Four days ago, as President Bill Clinton was testifying to Kenneth Starr about his relationship with Monica Lewinsky, foreign diplomats in Pakistan were told that “all foreigners” in Afghanistan were in danger.

European embassy staff suspected that the United States, with the help of the Pakistani authorities, was about to assault Osama bin Laden, the Saudi dissident opposed to Washington’s continued presence in Saudi Arabia. One foreign embassy official in Islamabad told me the sources were American.

Now we know why. But the results are likely to be incalculable. President Clinton says that Mr Bin Laden declared war on the United States. Now Mr Clinton has declared war on him – which is exactly what Mr Bin Laden, guilty or otherwise of the American embassy bombings, will have wanted. Mr Clinton wants to destroy Mr Bin Laden. Now Mr Bin Laden will want to destroy Mr Clinton. He can count on the support of millions of Muslims who will never be persuaded that the strikes against Afghanistan and Sudan were anything but a cynical ploy to distract attention from Mr Clinton’s sexual adventures.

They are also aware that the camp in Khowst, in Paktia province, which the Americans bombed, was originally set up by the CIA to train Afghan – and Arab – guerrillas in their war against the Soviet army. For, in the 1980s, Mr Bin Laden and his men were regarded as “freedom fighters” rather than “terrorists” and were encouraged to use British-made Blowpipe anti-aircraft missiles against the Russians.

Mr Bin Laden demands the withdrawal of US troops from his native country of Saudi Arabia – some of whose officials give him considerable support. None of this, of course, was finding its way into the American news reports from Washington last night.
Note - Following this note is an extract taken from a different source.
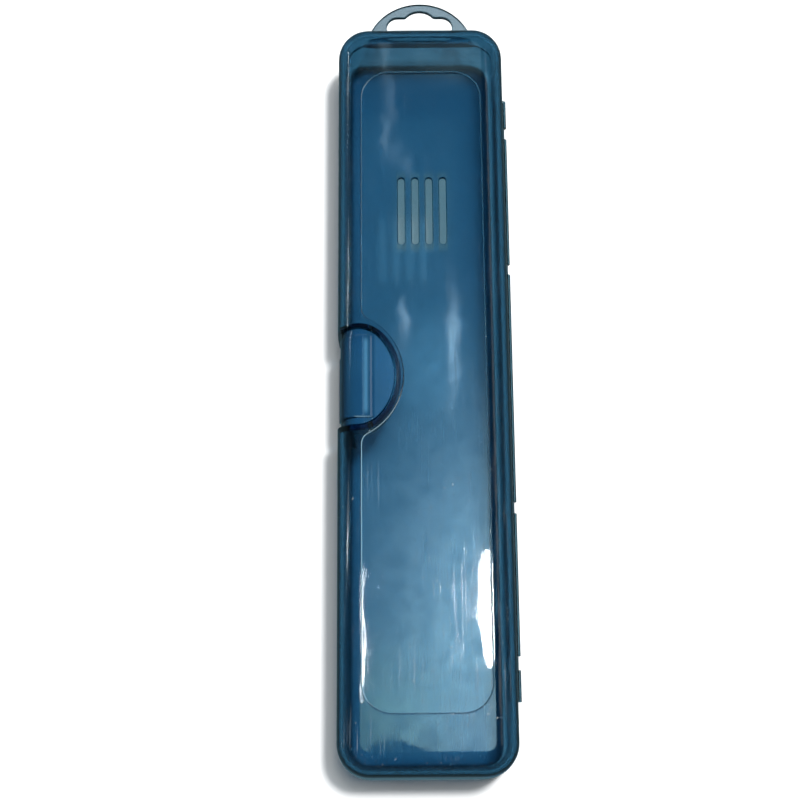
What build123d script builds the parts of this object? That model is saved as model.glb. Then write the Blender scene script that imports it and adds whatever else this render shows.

Of one thing we can be sure, that in the coming days the story will change. We will hear of civilian casualties. We will ask why Mr Bin Laden survived. We may even hear of secret deals – rumoured in the Middle East these past five days – between Tunisia, Libya, Egypt and the United States that would prepare the ground for the lifting of UN sanctions against Libya in return for its support in the war against Palestinian “terror”: the story that Abu Nidal, the cruellest of Palestinian militants, has been secretly sent from Tripoli to Cairo in a semi-comatose state, persists.

Egypt, it is said in the Arab world, has demanded action against its domestic enemies – which may be why the United States helped extradite five Egyptians from Albania to Egypt and bombed Sudan.